Supplied records:

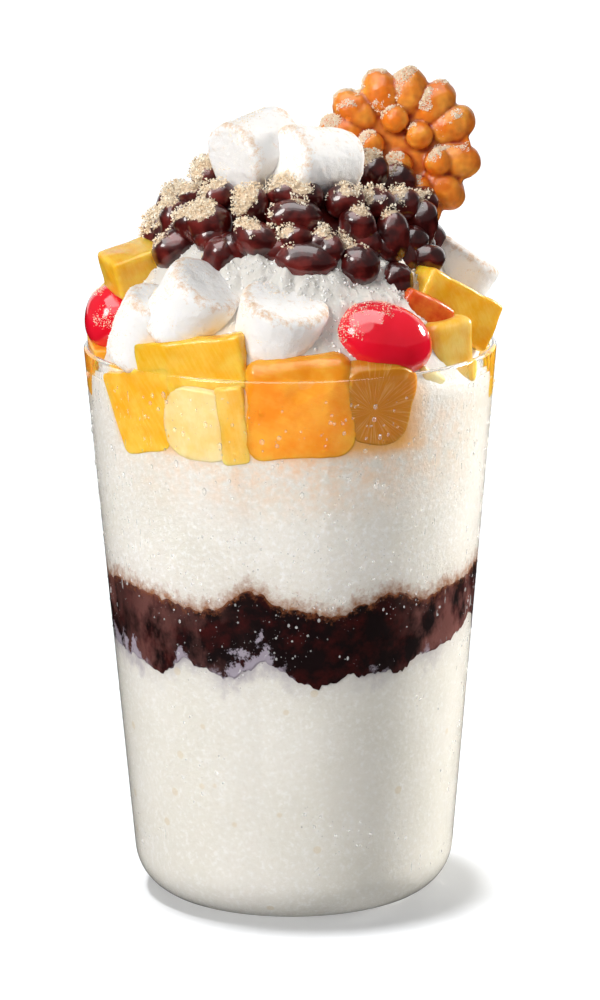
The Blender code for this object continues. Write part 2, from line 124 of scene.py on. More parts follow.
def show(piece, material, slot, *nodes):
    """Give a finished piece its finish, and hide the solids that it stands for."""
    take(piece)
    bpy.ops.object.shade_smooth()
    piece.data.materials.clear()
    piece.data.materials.append(material)
    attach(piece, "root")
    if nodes:
        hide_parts(*nodes)
    print(piece.name, len(piece.data.polygons), "faces")


# %% [markdown]
# A finish is a small web of nodes. One function adds a node, sets it and plugs it in, and another
# turns the hex code of a colour chart to linear light, which is what a shader counts in.

# %% Mixing colours and patterns
def linear(code):
    """An sRGB hex colour as linear light."""
    values = [int(code[place:place + 2], 16) / 255 for place in (1, 3, 5)]
    light = [v / 12.92 if v <= 0.04045 else ((v + 0.055) / 1.055) ** 2.4 for v in values]
    return (*light, 1.0)


def put(tree, kind, sockets, **settings):
    """Add a node, set it up, and plug in or set its sockets."""
    node = tree.nodes.new("ShaderNode" + kind)
    for name, value in settings.items():
        setattr(node, name, value)
    for socket, value in sockets.items():
        if isinstance(value, bpy.types.NodeSocket):
            tree.links.new(value, node.inputs[socket])
        else:
            node.inputs[socket].default_value = value
    return node


def new_material(name):
    """A material with an empty tree, and the piece's own coordinates in metres."""
    material = bpy.data.materials.new(name)
    material.use_nodes = True
    tree = material.node_tree
    tree.nodes.clear()
    place = put(tree, "TexCoord", {}).outputs["Object"]
    return material, tree, place


FACTOR, COLOUR_A, COLOUR_B, COLOUR_OUT = 0, 6, 7, 2       # sockets of a Mix node set to colours

# %% [markdown]
# ## Tools for small things
#
# Crumbs, drops and chips lie on the pieces in thousands. Placing each by hand would take days, so
# one shape is made, random spots are drawn on a surface, and the copies become one joined mesh.

# %% Spots on a surface
def surface_spots(pieces, count, draw):
    """Random spots on these pieces, the same number for each square millimetre, and normals."""
    firsts, seconds, thirds = [], [], []
    for piece in pieces:
        mesh = piece.data
        mesh.calc_loop_triangles()
        corners = np.zeros(3 * len(mesh.vertices))
        mesh.vertices.foreach_get("co", corners)
        corners = corners.reshape(-1, 3)
        triangles = np.zeros(3 * len(mesh.loop_triangles), dtype=np.int64)
        mesh.loop_triangles.foreach_get("vertices", triangles)
        triangles = triangles.reshape(-1, 3)
        firsts.append(corners[triangles[:, 0]])
        seconds.append(corners[triangles[:, 1]])
        thirds.append(corners[triangles[:, 2]])
    first, second, third = [np.concatenate(part) for part in (firsts, seconds, thirds)]
    across = np.cross(second - first, third - first)
    area = np.linalg.norm(across, axis=1)
    picked = draw.choice(len(area), count, p=area / area.sum())
    one, two = draw.random(count), draw.random(count)
    over = one + two > 1
    one[over], two[over] = 1 - one[over], 1 - two[over]
    spots = first[picked] + (second - first)[picked] * one[:, None]
    spots += (third - first)[picked] * two[:, None]
    return spots, across[picked] / area[picked][:, None]


def patches(spots, size, seed):
    """A value near 0 that drifts from spot to spot over this distance, for uneven sprinkling."""
    offset = Vector((seed, 2.7 * seed, 5.1 * seed))
    return np.array([noise.noise(Vector(spot) / size + offset) for spot in spots])


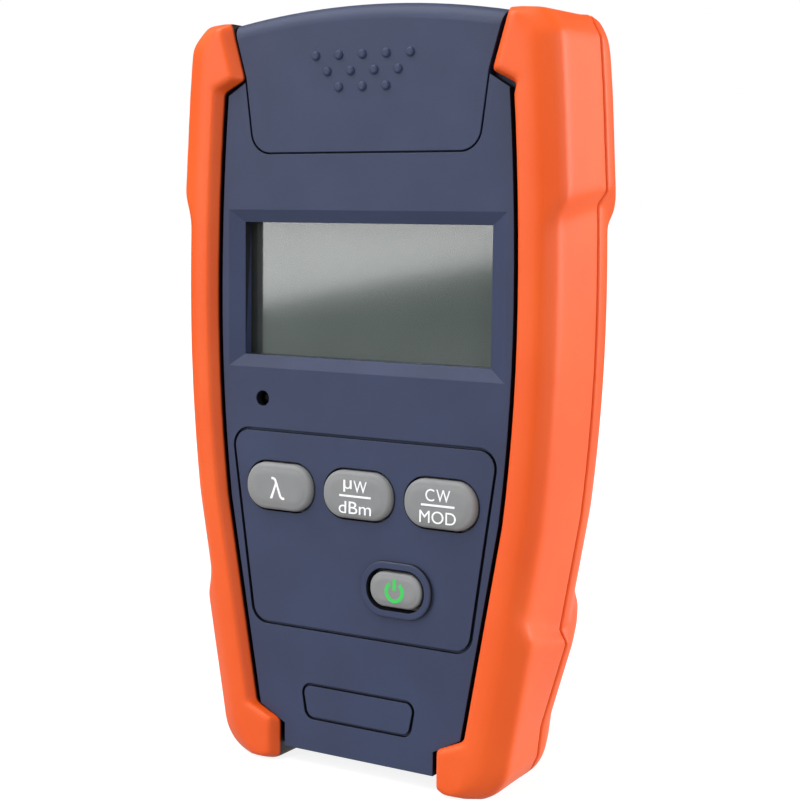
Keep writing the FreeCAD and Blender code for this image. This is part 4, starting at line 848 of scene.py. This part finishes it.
verts = [(-FLOOR_HALF, -FLOOR_HALF, 0), (FLOOR_HALF, -FLOOR_HALF, 0),
         (FLOOR_HALF, FLOOR_HALF, 0), (-FLOOR_HALF, FLOOR_HALF, 0)]
floor_finish, tree, shader = material("pale_floor", FLOOR_GREY, 0.9)
tree.links.new(spread(tree, noise(tree, 0.2), 0.85, 0.95), shader.inputs["Roughness"])
rays = tree.nodes.new("ShaderNodeLightPath").outputs
# To glossy rays the floor is darker than it is lit: painted reflection.
tree.links.new(ramp(tree, rays["Is Glossy Ray"], [(0.0, FLOOR_GREY), (1.0, FLOOR_IN_REFLECTION)]),
               shader.inputs["Base Color"])
place = tree.nodes.new("ShaderNodeTexCoord")
reach = tree.nodes.new("ShaderNodeVectorMath")
reach.operation = "LENGTH"
tree.links.new(place.outputs["Object"], reach.inputs[0])
away = reach.outputs["Value"]
seen = calc(tree, "MAXIMUM", rays["Is Camera Ray"], rays["Is Transmission Ray"])
glow = calc(tree, "MULTIPLY", seen,
            spread(tree, away, FLOOR_GLOW, 1.0, FLOOR_NEAR, FLOOR_FAR))
# Near the object the floor also glows to glossy rays though it is no lamp: painted reflection that
# puts a pale sheen on the object's lower parts.
reflected_glow = spread(tree, away, FLOOR_REFLECTED_GLOW, 0.0, FLOOR_NEAR, FLOOR_FAR)
tree.links.new(calc(tree, "MULTIPLY_ADD", reflected_glow, rays["Is Glossy Ray"], glow),
               shader.inputs["Emission Strength"])
shader.inputs["Emission Color"].default_value = (1, 1, 1, 1)
floor = add_mesh("floor", verts, [(0, 1, 2, 3)], floor_finish, smooth=False)

world = bpy.data.worlds.new("studio")
bpy.context.scene.world = world
world.use_nodes = True
sky = world.node_tree
background = sky.nodes["Background"]
background.inputs["Color"].default_value = (1, 1, 1, 1)
rays = sky.nodes.new("ShaderNodeLightPath").outputs
seen = calc(sky, "MAXIMUM", rays["Is Camera Ray"], rays["Is Transmission Ray"])
sky.links.new(spread(sky, seen, SKY_FILL, 1.0), background.inputs["Strength"])


def softbox(name, middle, aim, wide, high, radiance, roll=0.0):
    """A rectangular lamp of an even brightness, turned to a point. Power is pi times area."""
    data = bpy.data.lights.new(name, "AREA")
    data.shape = "RECTANGLE"
    data.size = wide
    data.size_y = high
    data.energy = radiance * math.pi * wide * high
    lamp_object = bpy.data.objects.new(name, data)
    bpy.context.scene.collection.objects.link(lamp_object)
    towards = Vector(aim) - Vector(middle)
    lamp_object.matrix_world = (Matrix.Translation(middle)
                                @ towards.to_track_quat("-Z", "Y").to_matrix().to_4x4()
                                @ Matrix.Rotation(math.radians(roll), 4, "Z"))


softbox("front_softbox", (-0.747, -1.066, 0.494), (-0.482, -0.642, 0.494),
        wide=1.0, high=0.9, radiance=3.4, roll=10.7)
softbox("side_softbox", (1.05, 0.75, 0.36), (0, 0, 0.07), wide=0.9, high=0.8, radiance=6.8)
softbox("fill_softbox", (1.0, -0.45, 0.35), (0, 0, 0.08), wide=0.8, high=0.8, radiance=2.8)
softbox("top_softbox", (-0.5, -0.4, 1.2), (0, 0, 0.1), wide=1.2, high=1.2, radiance=4.6)

camera_data = bpy.data.cameras.new("camera")
camera_data.sensor_width = SENSOR
camera_data.lens = FOCAL_SHARE * SENSOR
camera_data.clip_start = 0.01
camera = bpy.data.objects.new("camera", camera_data)
bpy.context.scene.collection.objects.link(camera)
camera.matrix_world = (Matrix.Translation(CAMERA_AT)
                       @ Matrix.Rotation(math.radians(CAMERA_YAW), 4, "Z")
                       @ Matrix.Rotation(math.radians(90 - CAMERA_PITCH), 4, "X")
                       @ Matrix.Rotation(math.radians(CAMERA_ROLL), 4, "Z"))
bpy.context.scene.camera = camera
bpy.context.scene.view_settings.view_transform = "Standard"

Task objective:
From the first line of the data through the line with "# turns the", quote each line exactly and add nothing else.

Reply to the exercise:
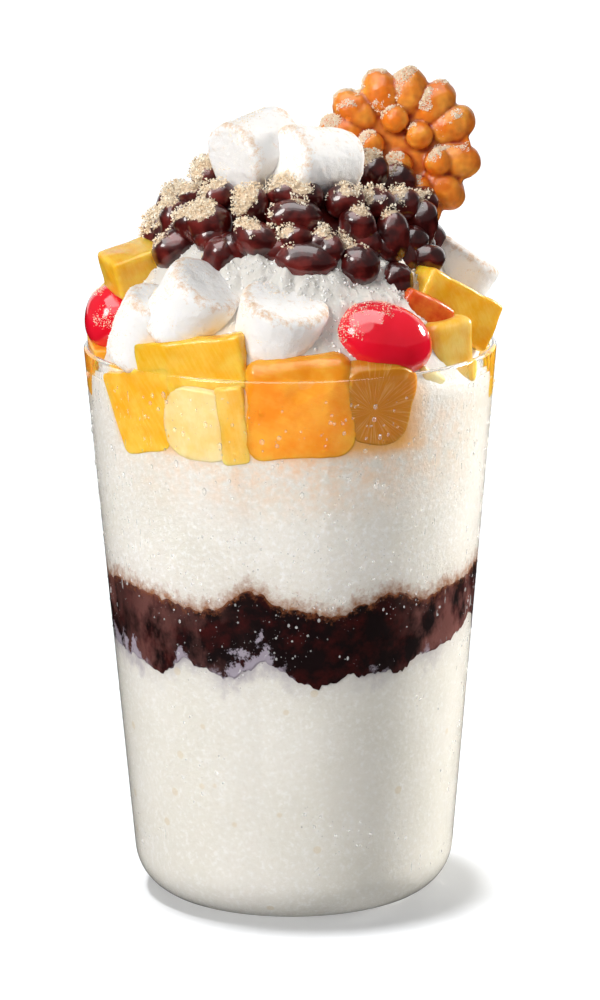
The Blender code for this object continues. Write part 2, from line 124 of scene.py on. More parts follow.
def show(piece, material, slot, *nodes):
    """Give a finished piece its finish, and hide the solids that it stands for."""
    take(piece)
    bpy.ops.object.shade_smooth()
    piece.data.materials.clear()
    piece.data.materials.append(material)
    attach(piece, "root")
    if nodes:
        hide_parts(*nodes)
    print(piece.name, len(piece.data.polygons), "faces")


# %% [markdown]
# A finish is a small web of nodes. One function adds a node, sets it and plugs it in, and another
# turns the hex code of a colour chart to linear light, which is what a shader counts in.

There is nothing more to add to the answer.